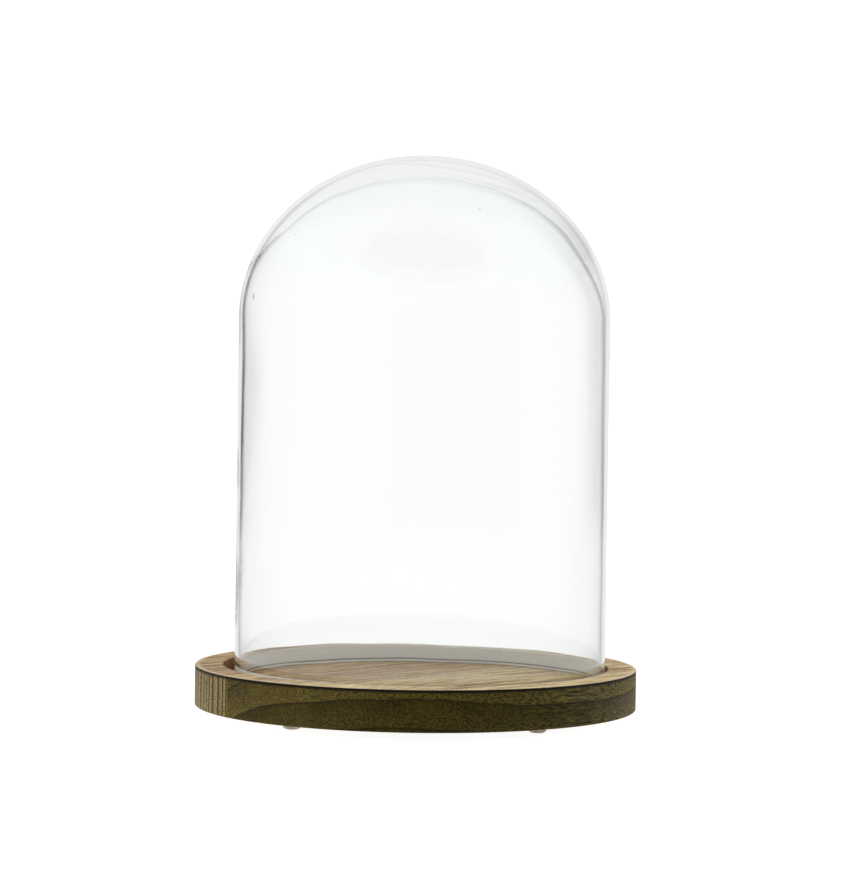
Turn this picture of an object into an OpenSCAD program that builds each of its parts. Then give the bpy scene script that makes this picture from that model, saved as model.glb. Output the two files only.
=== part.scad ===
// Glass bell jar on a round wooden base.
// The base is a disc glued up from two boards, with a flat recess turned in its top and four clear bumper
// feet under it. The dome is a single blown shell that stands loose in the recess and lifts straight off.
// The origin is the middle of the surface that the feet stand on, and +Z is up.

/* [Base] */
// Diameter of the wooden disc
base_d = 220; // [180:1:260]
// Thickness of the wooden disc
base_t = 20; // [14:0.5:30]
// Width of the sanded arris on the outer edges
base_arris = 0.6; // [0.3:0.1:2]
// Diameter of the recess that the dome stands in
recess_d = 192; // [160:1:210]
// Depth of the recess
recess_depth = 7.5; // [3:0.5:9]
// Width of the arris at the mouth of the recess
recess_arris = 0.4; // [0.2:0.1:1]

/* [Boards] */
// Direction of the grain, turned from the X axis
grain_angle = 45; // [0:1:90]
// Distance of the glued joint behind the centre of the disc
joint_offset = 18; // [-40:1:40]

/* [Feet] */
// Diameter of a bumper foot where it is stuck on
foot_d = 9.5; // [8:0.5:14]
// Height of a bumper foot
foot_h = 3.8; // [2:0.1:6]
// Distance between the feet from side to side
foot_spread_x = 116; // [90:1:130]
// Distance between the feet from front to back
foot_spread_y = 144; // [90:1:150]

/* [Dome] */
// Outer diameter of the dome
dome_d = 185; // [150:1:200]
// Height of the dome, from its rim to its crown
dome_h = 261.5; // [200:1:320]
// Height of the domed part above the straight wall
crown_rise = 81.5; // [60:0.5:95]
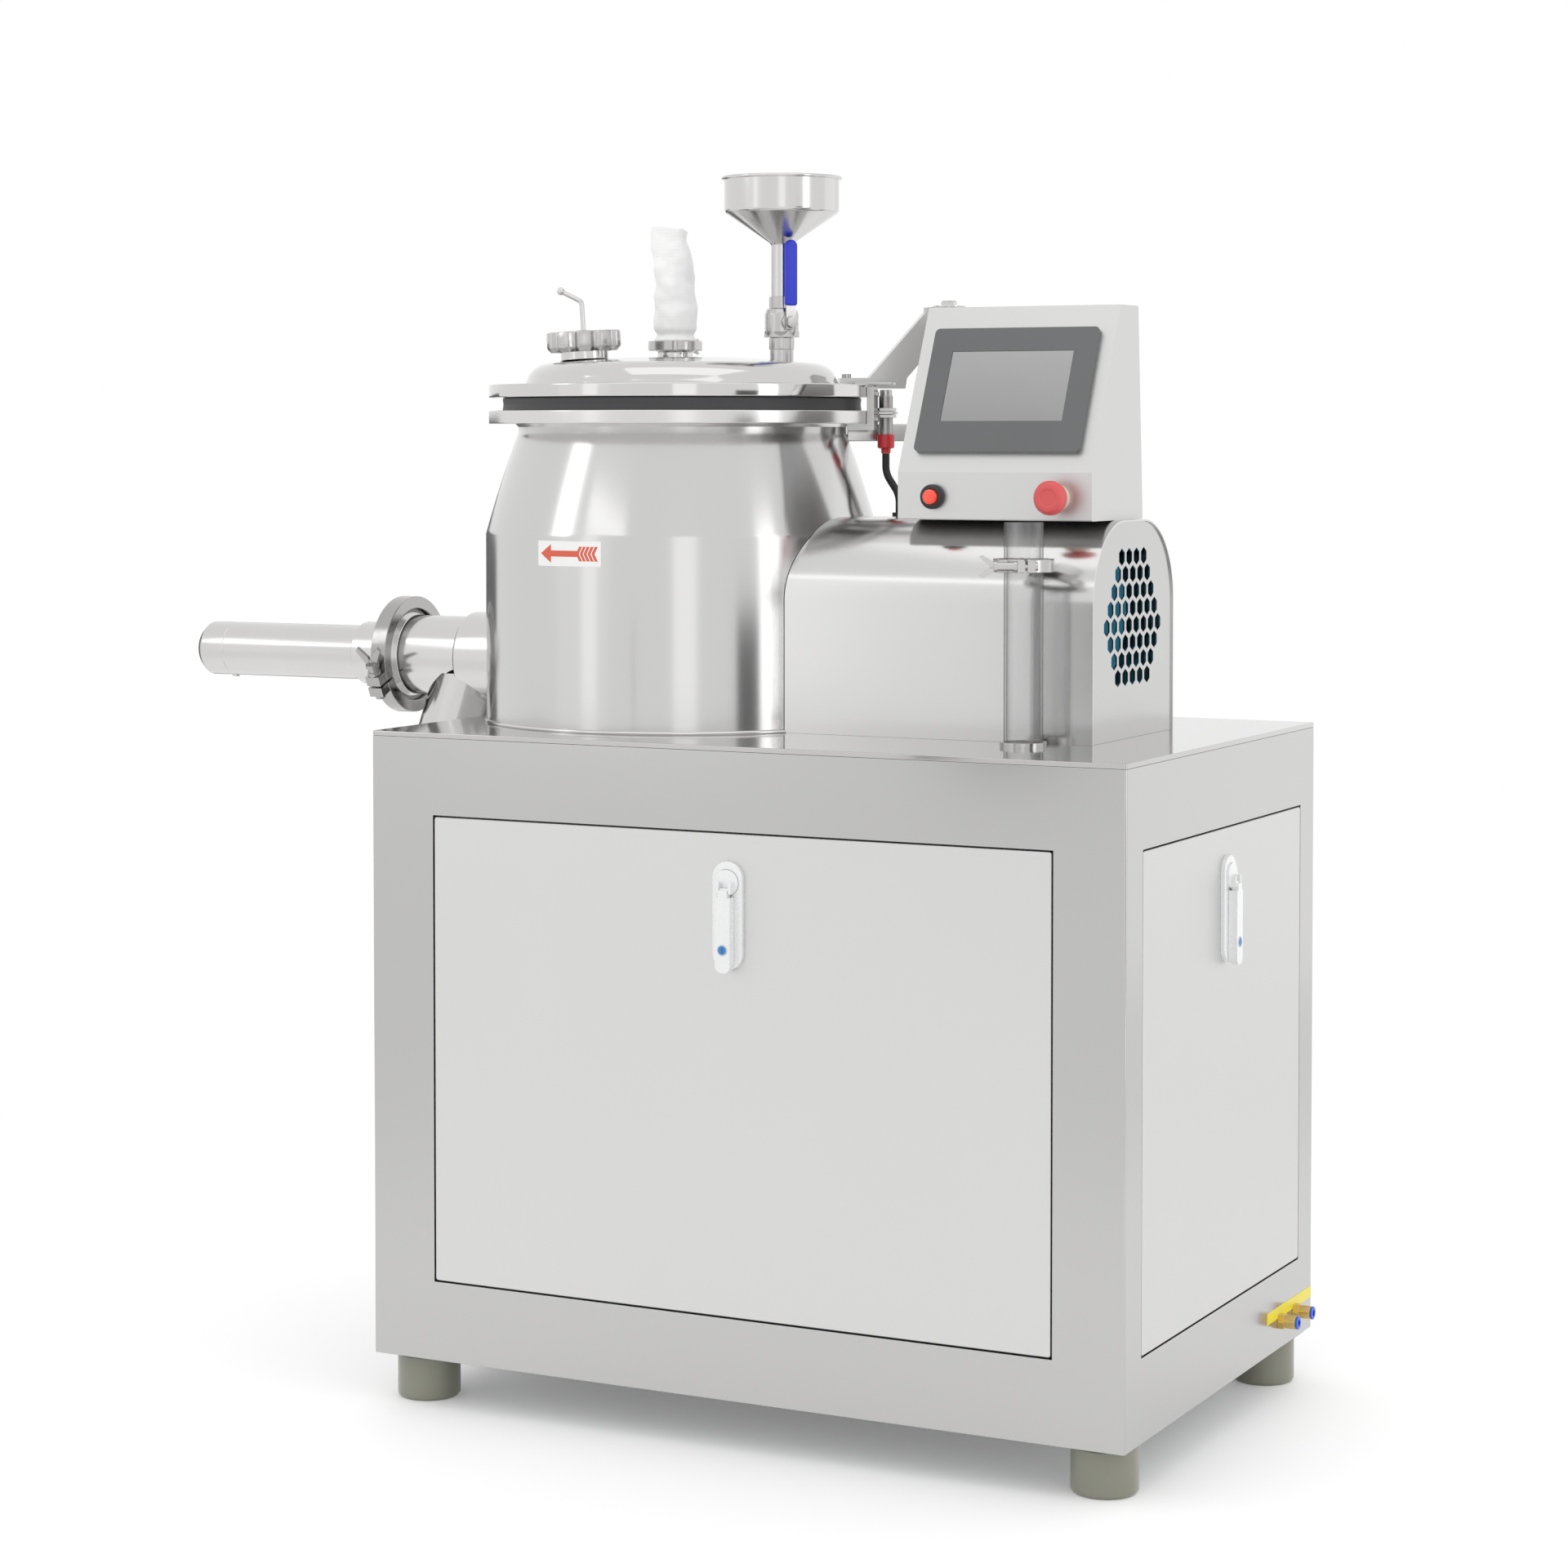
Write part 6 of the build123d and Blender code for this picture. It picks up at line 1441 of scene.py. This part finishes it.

WHAT IS EXPECTED>
Copy out each record exactly as given, omitting none.

SOLUTION FOR THIS EXERCISE>
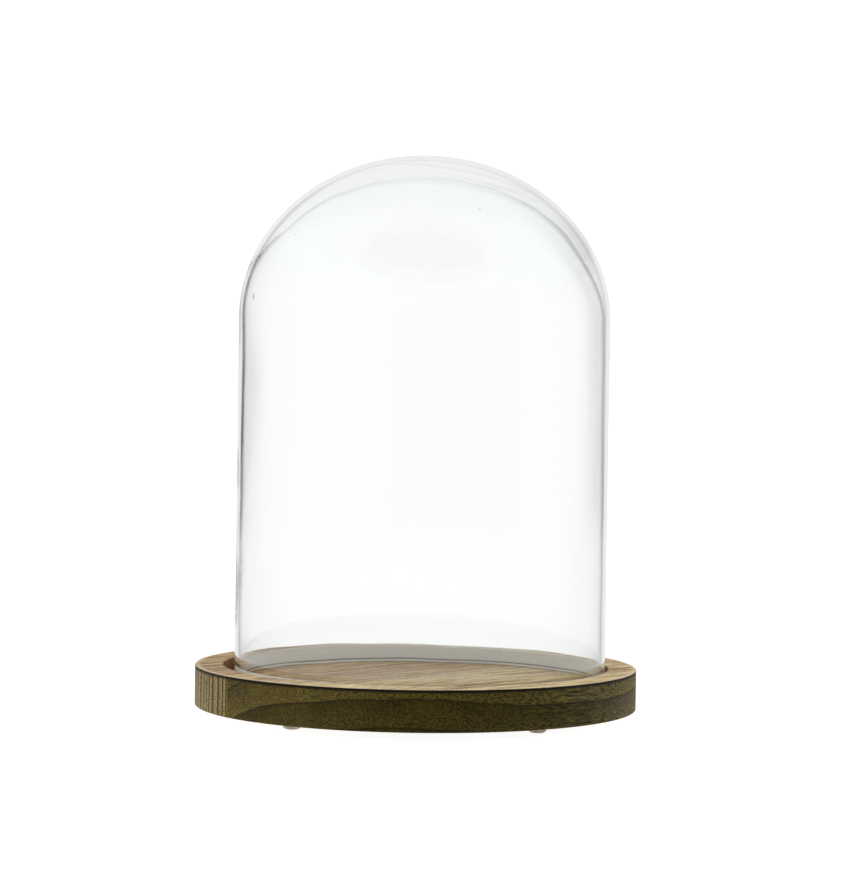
Turn this picture of an object into an OpenSCAD program that builds each of its parts. Then give the bpy scene script that makes this picture from that model, saved as model.glb. Output the two files only.
=== part.scad ===
// Glass bell jar on a round wooden base.
// The base is a disc glued up from two boards, with a flat recess turned in its top and four clear bumper
// feet under it. The dome is a single blown shell that stands loose in the recess and lifts straight off.
// The origin is the middle of the surface that the feet stand on, and +Z is up.

/* [Base] */
// Diameter of the wooden disc
base_d = 220; // [180:1:260]
// Thickness of the wooden disc
base_t = 20; // [14:0.5:30]
// Width of the sanded arris on the outer edges
base_arris = 0.6; // [0.3:0.1:2]
// Diameter of the recess that the dome stands in
recess_d = 192; // [160:1:210]
// Depth of the recess
recess_depth = 7.5; // [3:0.5:9]
// Width of the arris at the mouth of the recess
recess_arris = 0.4; // [0.2:0.1:1]

/* [Boards] */
// Direction of the grain, turned from the X axis
grain_angle = 45; // [0:1:90]
// Distance of the glued joint behind the centre of the disc
joint_offset = 18; // [-40:1:40]

/* [Feet] */
// Diameter of a bumper foot where it is stuck on
foot_d = 9.5; // [8:0.5:14]
// Height of a bumper foot
foot_h = 3.8; // [2:0.1:6]
// Distance between the feet from side to side
foot_spread_x = 116; // [90:1:130]
// Distance between the feet from front to back
foot_spread_y = 144; // [90:1:150]

/* [Dome] */
// Outer diameter of the dome
dome_d = 185; // [150:1:200]
// Height of the dome, from its rim to its crown
dome_h = 261.5; // [200:1:320]
// Height of the domed part above the straight wall
crown_rise = 81.5; // [60:0.5:95]
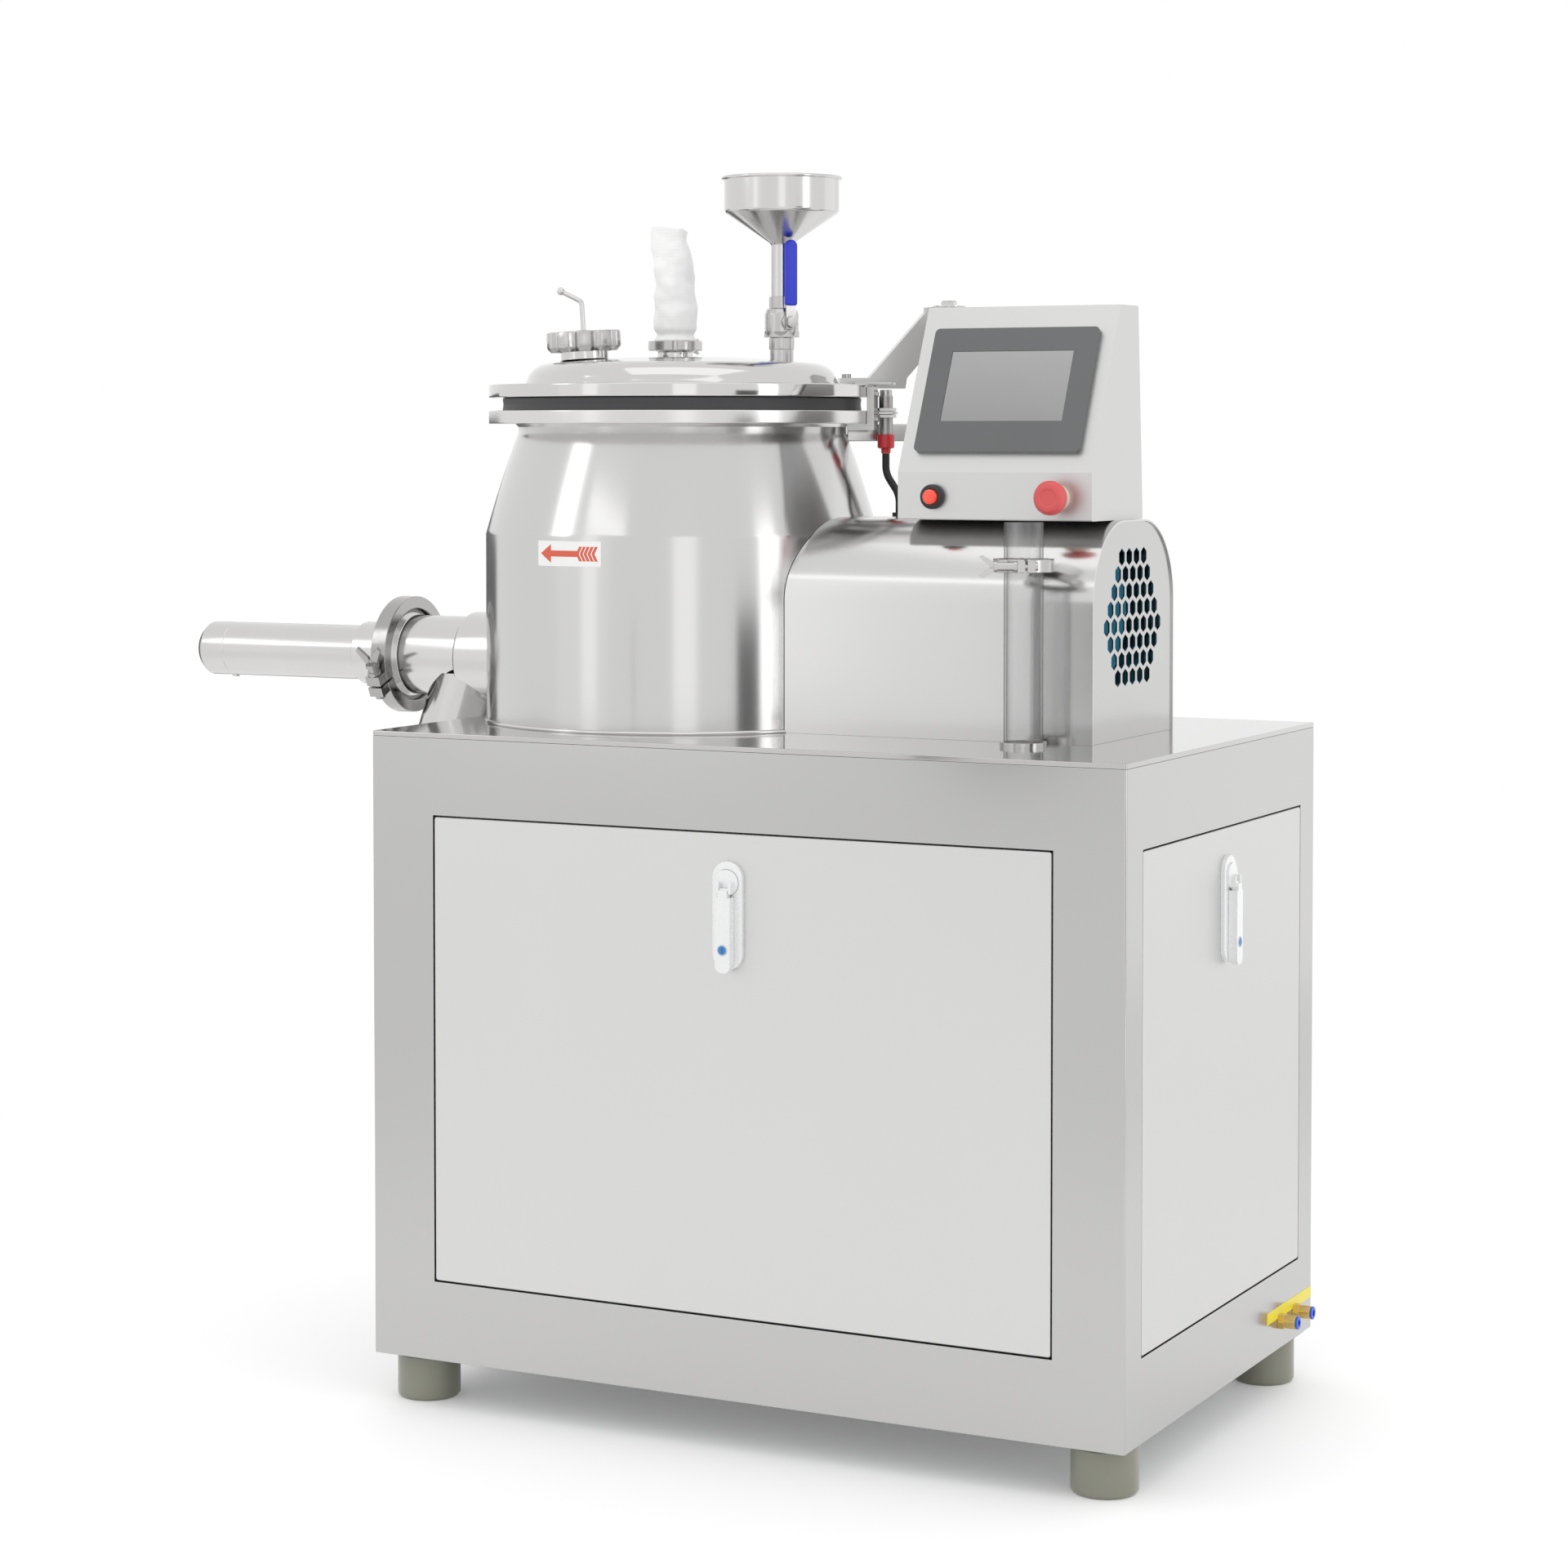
Write part 6 of the build123d and Blender code for this picture. It picks up at line 1441 of scene.py. This part finishes it.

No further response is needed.